- **Work to complete**: Output all lines exactly.

- **Data extract**:
⁂

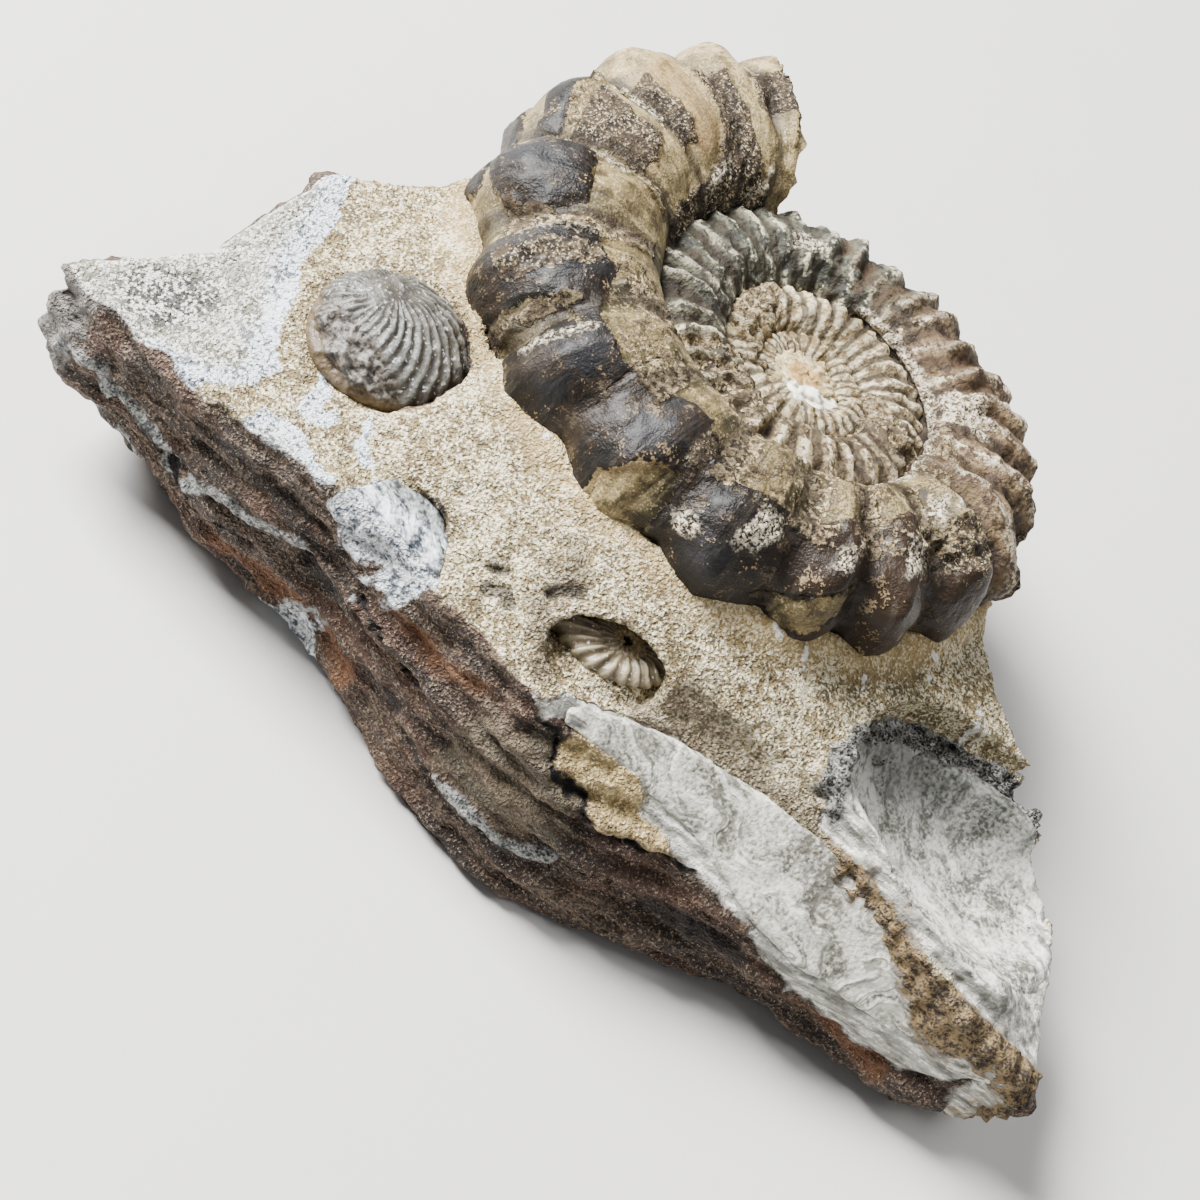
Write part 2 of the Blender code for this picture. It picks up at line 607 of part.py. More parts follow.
def make_lining(parts, cutters):
    """Shell that lines the hollow: a thin dish, ending where the rock itself ends."""
    grey = stone("lining_shell", (0.3, 0.31, 0.3), 0.45)
    lining = add_object("shell_lining", hollow(GAP), parts, grey, smooth=True)
    combine(lining, add_object("lining_limit", rock_block(), cutters), "INTERSECT")
    inside = add_object("lining_inside", hollow(GAP + LINING_THICKNESS), cutters)
    combine(lining, inside, "DIFFERENCE")
    combine(lining, add_object("lining_rim", rim_cutter(), cutters), "DIFFERENCE")
    return add_object("hollow", hollow(0.0), cutters)


def main():
    clear_scene()
    parts = new_collection("ammonite_fossil")
    cutters = new_collection("cutters", hidden=True)
    matrix = make_matrix(parts)
    make_ammonite(parts, cutters)
    pockets = [
        add_object("ammonite_bed", ammonite_bed(), cutters),
        make_lining(parts, cutters),
        make_shell_sheet(parts, cutters),
        make_small_ammonite(parts, cutters),
        make_pearly_scrap(parts, cutters),
        make_ribbed_shell(parts, cutters),
    ]
    for pocket in pockets:
        combine(matrix, pocket, "DIFFERENCE")


main()
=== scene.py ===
# %% [markdown]
# # A fossil ammonite on its piece of rock
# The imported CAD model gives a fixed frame. Each CAD node is a plain closed solid that stands for
# one natural piece: the rock, the coiled ammonite and five smaller fossils. This lesson makes a
# detailed piece for each of them, in the same place, and gives it a stone finish made of nodes.

import bmesh
import bpy
import numpy as np
from mathutils import Matrix, Vector, noise
from mathutils.bvhtree import BVHTree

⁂

- **Exercise answer**:
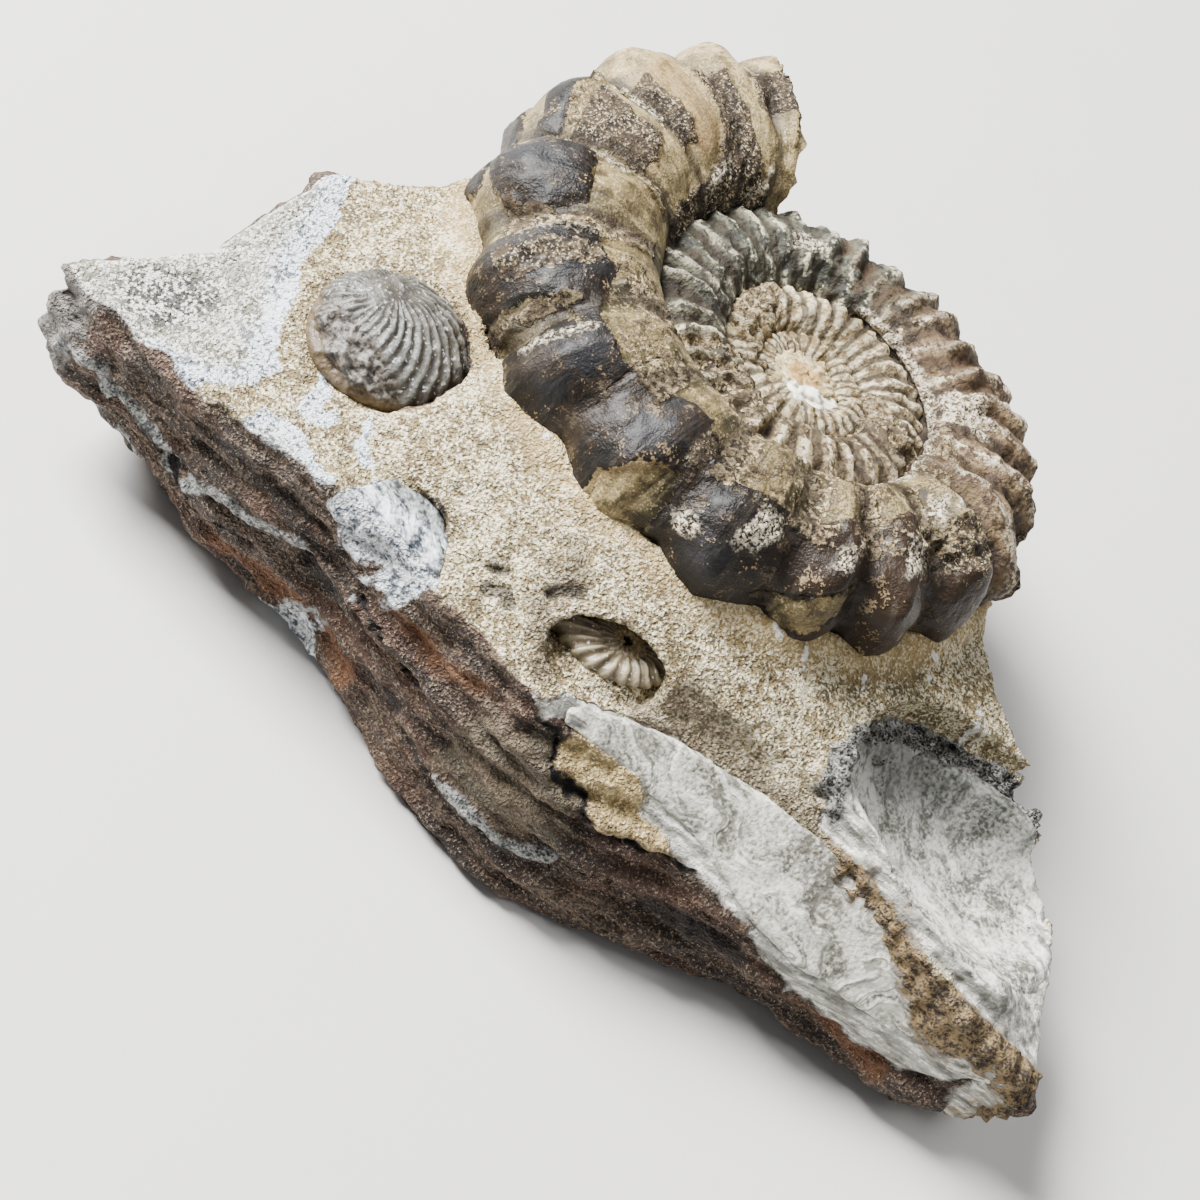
Write part 2 of the Blender code for this picture. It picks up at line 607 of part.py. More parts follow.
def make_lining(parts, cutters):
    """Shell that lines the hollow: a thin dish, ending where the rock itself ends."""
    grey = stone("lining_shell", (0.3, 0.31, 0.3), 0.45)
    lining = add_object("shell_lining", hollow(GAP), parts, grey, smooth=True)
    combine(lining, add_object("lining_limit", rock_block(), cutters), "INTERSECT")
    inside = add_object("lining_inside", hollow(GAP + LINING_THICKNESS), cutters)
    combine(lining, inside, "DIFFERENCE")
    combine(lining, add_object("lining_rim", rim_cutter(), cutters), "DIFFERENCE")
    return add_object("hollow", hollow(0.0), cutters)


def main():
    clear_scene()
    parts = new_collection("ammonite_fossil")
    cutters = new_collection("cutters", hidden=True)
    matrix = make_matrix(parts)
    make_ammonite(parts, cutters)
    pockets = [
        add_object("ammonite_bed", ammonite_bed(), cutters),
        make_lining(parts, cutters),
        make_shell_sheet(parts, cutters),
        make_small_ammonite(parts, cutters),
        make_pearly_scrap(parts, cutters),
        make_ribbed_shell(parts, cutters),
    ]
    for pocket in pockets:
        combine(matrix, pocket, "DIFFERENCE")


main()
=== scene.py ===
# %% [markdown]
# # A fossil ammonite on its piece of rock
# The imported CAD model gives a fixed frame. Each CAD node is a plain closed solid that stands for
# one natural piece: the rock, the coiled ammonite and five smaller fossils. This lesson makes a
# detailed piece for each of them, in the same place, and gives it a stone finish made of nodes.

import bmesh
import bpy
import numpy as np
from mathutils import Matrix, Vector, noise
from mathutils.bvhtree import BVHTree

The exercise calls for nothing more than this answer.